YOUR INSTRUCTIONS >> Copy these lines exactly and nothing else: from the line holding "for item in" to the line holding "cad_parts[node].hide_render = cad_parts[node].hide_viewport", both lines included.

INPUT >>
-- -- --
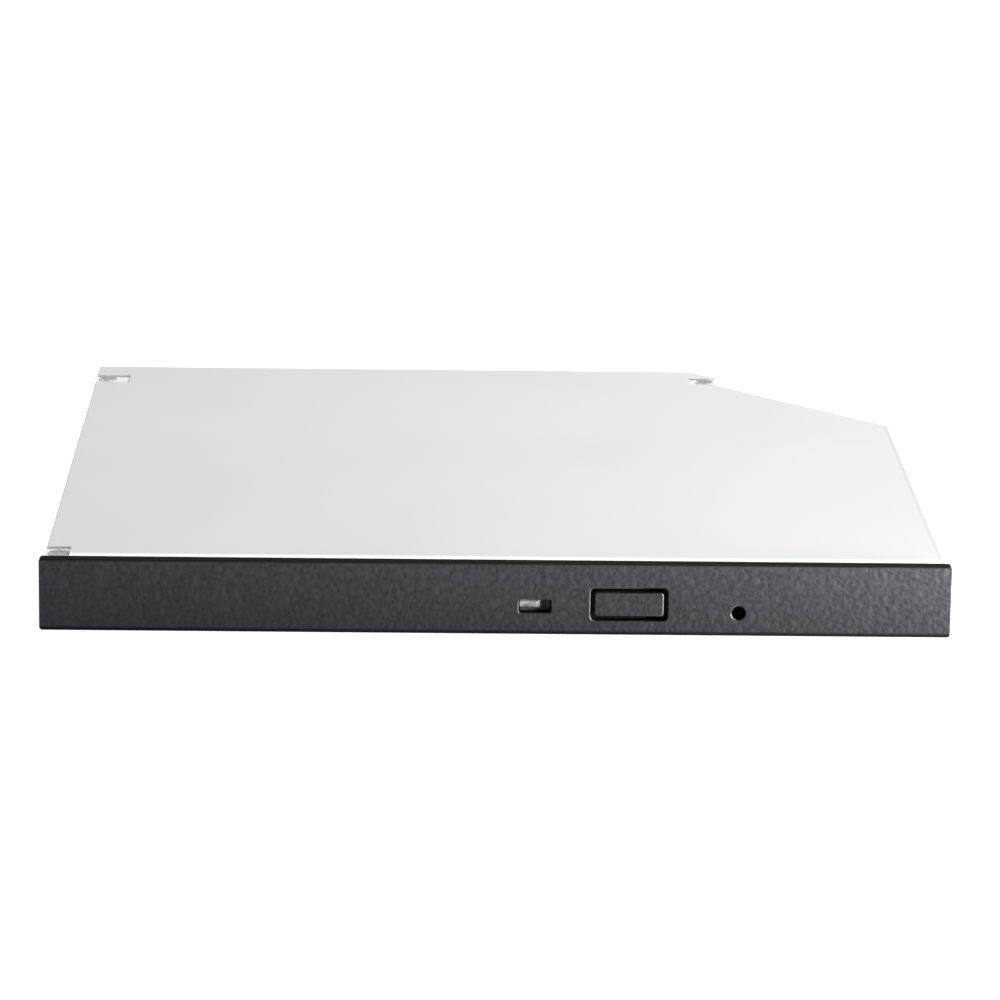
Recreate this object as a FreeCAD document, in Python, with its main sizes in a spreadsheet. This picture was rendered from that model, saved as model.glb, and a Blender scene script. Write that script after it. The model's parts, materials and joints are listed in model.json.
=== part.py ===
import FreeCAD, Part
import math
import os
import Sketcher

# An ultra-slim internal disc writer: a folded sheet drive body with one cut rear corner, a tray on
# telescoping rails that carries the spindle, the optical pickup and the control board, and a plastic
# bezel on the tray's front.
# X is to the right, Y to the rear, Z up. The origin is under the middle of the whole drive.
# Names that end in _depth are distances behind the bezel's front face, and names that end in _tail are
# distances ahead of the drive's rear. Places and widths of the plan are for the standard depth.

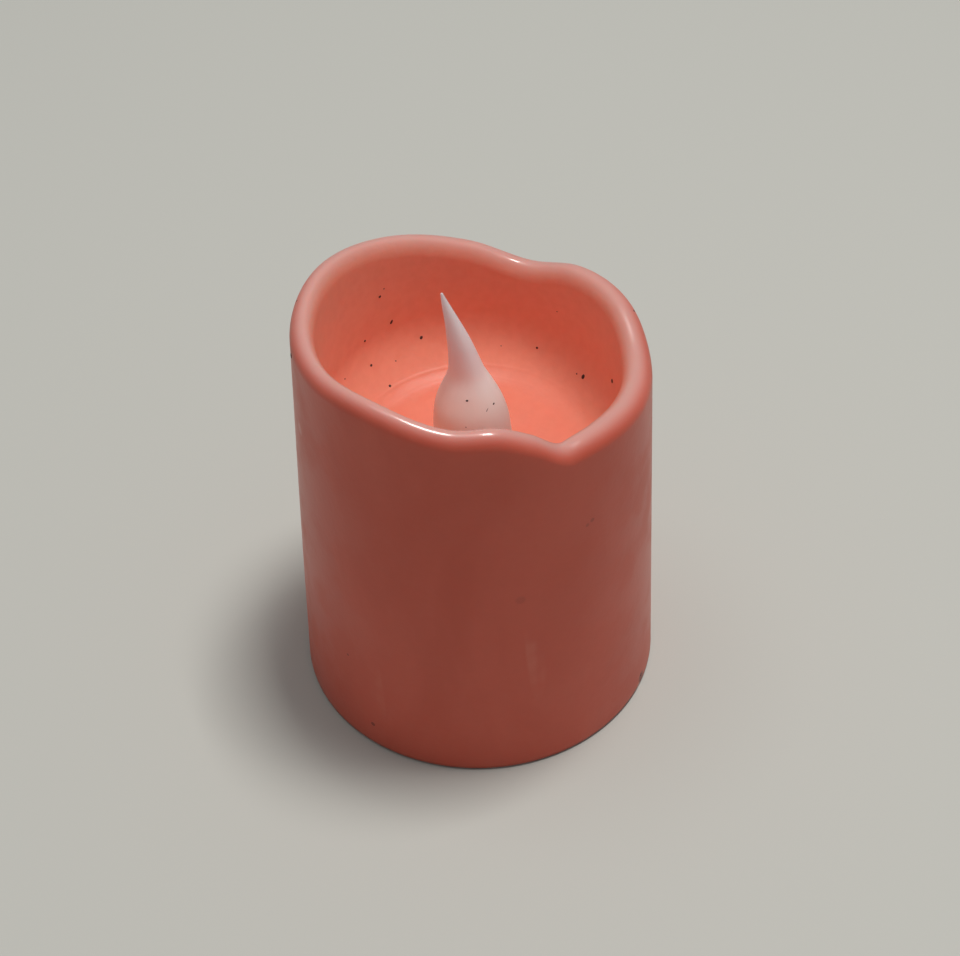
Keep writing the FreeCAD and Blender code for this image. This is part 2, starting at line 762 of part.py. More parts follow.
def make_door():
    """Round door with three bayonet lugs above its edge and a coin slot across its underside."""
    solids = [cylinder("door_plate", "door_radius", "cover_low", "door_top - cover_low", x="bay_x")]
    for start in lug_starts:
        height = "door_top - lug_low"
        solids.append(cylinder("lug", "lug_radius", "lug_low", height, "bay_x", "0", "lug_angle", str(start)))
    middle_length = "coin_slot_length - coin_slot_width"
    slot_height = "cover_low + coin_slot_depth"
    slot = [box("coin_slot", "bay_x", "0", "0", "coin_slot_width", middle_length, slot_height)]
    for side in (-1, 1):
        end = f"{side} * ({middle_length}) / 2"
        slot.append(cylinder("coin_slot_end", "coin_slot_width / 2", "0", slot_height, "bay_x", end))
    return cut("battery_door", fuse("door_solid", solids), fuse("coin_slot_space", slot))


# ---------------------------------------------------------------- the whole candle
leads = [make_lead("led_anode_lead", 1), make_lead("led_cathode_lead", -1)]
pins = make_switch_pins()
nodes = [
    make_shell(),
    make_lens(),
    make_bulb(),
    *leads,
    make_spacer(),
    make_tower(),
    make_board(),
    make_chip_blob(),
    make_resistor(),
    make_screws(),
    make_solder(leads, pins),
    make_switch_frame(),
    make_switch_wafer(),
    pins,
    make_switch_slider(),
    make_switch_wiper(),
    *make_cell(),
    make_negative_contact(),
    make_positive_contact(),
    make_cover(),
    make_door(),
]
doc.recompute()

for item in doc.Objects:
    assert not {"Invalid", "Error"} & set(item.State), f"{item.Label} failed: {item.State}"
for node in nodes:
    shape = node.Shape
    assert not shape.isNull() and shape.isValid() and shape.Solids, f"{node.Label} has no valid solid"
    shape.exportStep(f"parts/{node.Label}.step")
    print(f"{node.Label}: {len(shape.Solids)} solid(s), {shape.Volume:.2f} cubic mm")
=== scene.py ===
import math

import bpy
import mathutils
import numpy as np
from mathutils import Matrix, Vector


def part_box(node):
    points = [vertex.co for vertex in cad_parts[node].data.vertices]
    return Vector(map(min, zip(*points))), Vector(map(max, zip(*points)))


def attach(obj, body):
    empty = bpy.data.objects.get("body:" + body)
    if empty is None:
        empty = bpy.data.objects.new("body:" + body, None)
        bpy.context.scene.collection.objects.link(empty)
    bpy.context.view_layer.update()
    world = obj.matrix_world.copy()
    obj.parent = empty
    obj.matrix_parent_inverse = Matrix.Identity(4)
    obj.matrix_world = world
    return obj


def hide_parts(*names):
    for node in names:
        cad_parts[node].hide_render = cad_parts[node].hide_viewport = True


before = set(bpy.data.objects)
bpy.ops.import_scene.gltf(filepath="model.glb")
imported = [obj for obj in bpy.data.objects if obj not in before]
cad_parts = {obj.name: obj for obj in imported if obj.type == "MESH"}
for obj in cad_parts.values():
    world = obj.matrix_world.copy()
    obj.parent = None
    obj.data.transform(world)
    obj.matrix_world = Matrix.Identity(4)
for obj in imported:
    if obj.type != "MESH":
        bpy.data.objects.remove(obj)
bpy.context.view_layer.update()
mm = 0.001
print("frame loaded")


# Height of a smooth curve at x, through the stations. Between two stations it is the cubic that meets both
# with slopes taken from the neighbours; with a period, the stations repeat for ever.
def smoothThrough(x, stationX, stationY, period=None):
    sx = np.array(stationX, float)
    sy = np.array(stationY, float)
    if period:
        sx = np.concatenate([sx[-2:] - period, sx, sx[:2] + period])
        sy = np.concatenate([sy[-2:], sy, sy[:2]])
        x = np.mod(x, period)
    slope = np.gradient(sy, sx)
    i = np.clip(np.searchsorted(sx, x) - 1, 0, len(sx) - 2)
    span = sx[i + 1] - sx[i]
    t = np.clip((x - sx[i]) / span, 0, 1)
    rise = (1 + 2 * t) * (1 - t) ** 2 * sy[i] + t * t * (3 - 2 * t) * sy[i + 1]
    bend = t * (1 - t) ** 2 * slope[i] - t * t * (1 - t) * slope[i + 1]
    return rise + bend * span


# 0 below low, 1 above high, and an S-shaped ramp between them.
def ramp(x, low, high):
    t = np.clip((x - low) / (high - low), 0, 1)
    return t * t * (3 - 2 * t)


def makePiece(name, points, faces):
    mesh = bpy.data.meshes.new(name)
    mesh.from_pydata(points.tolist(), [], faces)
    mesh.polygons.foreach_set("use_smooth", np.ones(len(mesh.polygons), bool))
    mesh.update()
    piece = bpy.data.objects.new(name, mesh)
    bpy.context.scene.collection.objects.link(piece)
    return piece


# A mesh from a grid of points, rows by columns. Columns always run right round; rows close into a ring
# if asked, and otherwise each end row is shut with one point at its middle where a cap is asked for.
def meshFromGrid(name, x, y, z, closeRows=False, capFirst=False, capLast=False, flip=False):
    rows, columns = x.shape
    points = np.stack([x, y, z], axis=-1).reshape(-1, 3) * mm
    index = np.arange(rows * columns).reshape(rows, columns)
    lower = index if closeRows else index[:-1]
    upper = np.roll(index, -1, axis=0) if closeRows else index[1:]
    quads = np.stack([lower, np.roll(lower, -1, 1), np.roll(upper, -1, 1), upper], axis=-1).reshape(-1, 4)
    faces = quads.tolist()
    for row, wanted, turned in ((index[0], capFirst, True), (index[-1], capLast, False)):
        if wanted:
            centre = len(points)
            points = np.vstack([points, points[row].mean(axis=0)])
            ring = np.stack([row, np.roll(row, -1), np.full(columns, centre)], axis=-1)
            faces += (ring[:, [1, 0, 2]] if turned else ring).tolist()
    if flip:
        faces = [face[::-1] for face in faces]
    return makePiece(name, points, faces)


# One number for each vertex, kept with the mesh for its material to read.
def paintVertices(piece, label, values):
    layer = piece.data.attributes.new(label, "FLOAT", "POINT")
    whole = np.zeros(len(piece.data.vertices), np.float32)
    whole[:values.size] = values.reshape(-1)
    layer.data.foreach_set("value", whole)


def setMaterial(piece, material):
    if piece.data.materials:
        for slot in piece.material_slots:
            slot.material = material
    else:
        piece.data.materials.append(material)


def newTree(name):
    material = bpy.data.materials.new(name)
    material.use_nodes = True
    tree = material.node_tree
    shader = tree.nodes["Principled BSDF"]
    return material, tree, shader


# Each input of a node is linked if it is given a socket, and otherwise set to the value.
def setInputs(tree, node, inputs):
    for key, value in inputs.items():
        if isinstance(value, bpy.types.NodeSocket):
            tree.links.new(value, node.inputs[key])
        else:
            node.inputs[key].default_value = value


def addNode(tree, kind, inputs=None, **settings):
    node = tree.nodes.new(kind)
    for key, value in settings.items():
        setattr(node, key, value)
    setInputs(tree, node, inputs or {})
    return node


def objectPoint(tree):
    return addNode(tree, "ShaderNodeTexCoord").outputs["Object"]


def noiseOf(tree, point, scale, detail=3.0, roughness=0.55, distortion=0.0):
    values = {"Vector": point, "Scale": scale, "Detail": detail, "Roughness": roughness}
    values["Distortion"] = distortion
    return addNode(tree, "ShaderNodeTexNoise", values).outputs["Fac"]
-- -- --
FINAL RESULT >>
for item in doc.Objects:
    assert not {"Invalid", "Error"} & set(item.State), f"{item.Label} failed: {item.State}"
for node in nodes:
    shape = node.Shape
    assert not shape.isNull() and shape.isValid() and shape.Solids, f"{node.Label} has no valid solid"
    shape.exportStep(f"parts/{node.Label}.step")
    print(f"{node.Label}: {len(shape.Solids)} solid(s), {shape.Volume:.2f} cubic mm")
=== scene.py ===
import math

import bpy
import mathutils
import numpy as np
from mathutils import Matrix, Vector


def part_box(node):
    points = [vertex.co for vertex in cad_parts[node].data.vertices]
    return Vector(map(min, zip(*points))), Vector(map(max, zip(*points)))


def attach(obj, body):
    empty = bpy.data.objects.get("body:" + body)
    if empty is None:
        empty = bpy.data.objects.new("body:" + body, None)
        bpy.context.scene.collection.objects.link(empty)
    bpy.context.view_layer.update()
    world = obj.matrix_world.copy()
    obj.parent = empty
    obj.matrix_parent_inverse = Matrix.Identity(4)
    obj.matrix_world = world
    return obj


def hide_parts(*names):
    for node in names:
        cad_parts[node].hide_render = cad_parts[node].hide_viewport = True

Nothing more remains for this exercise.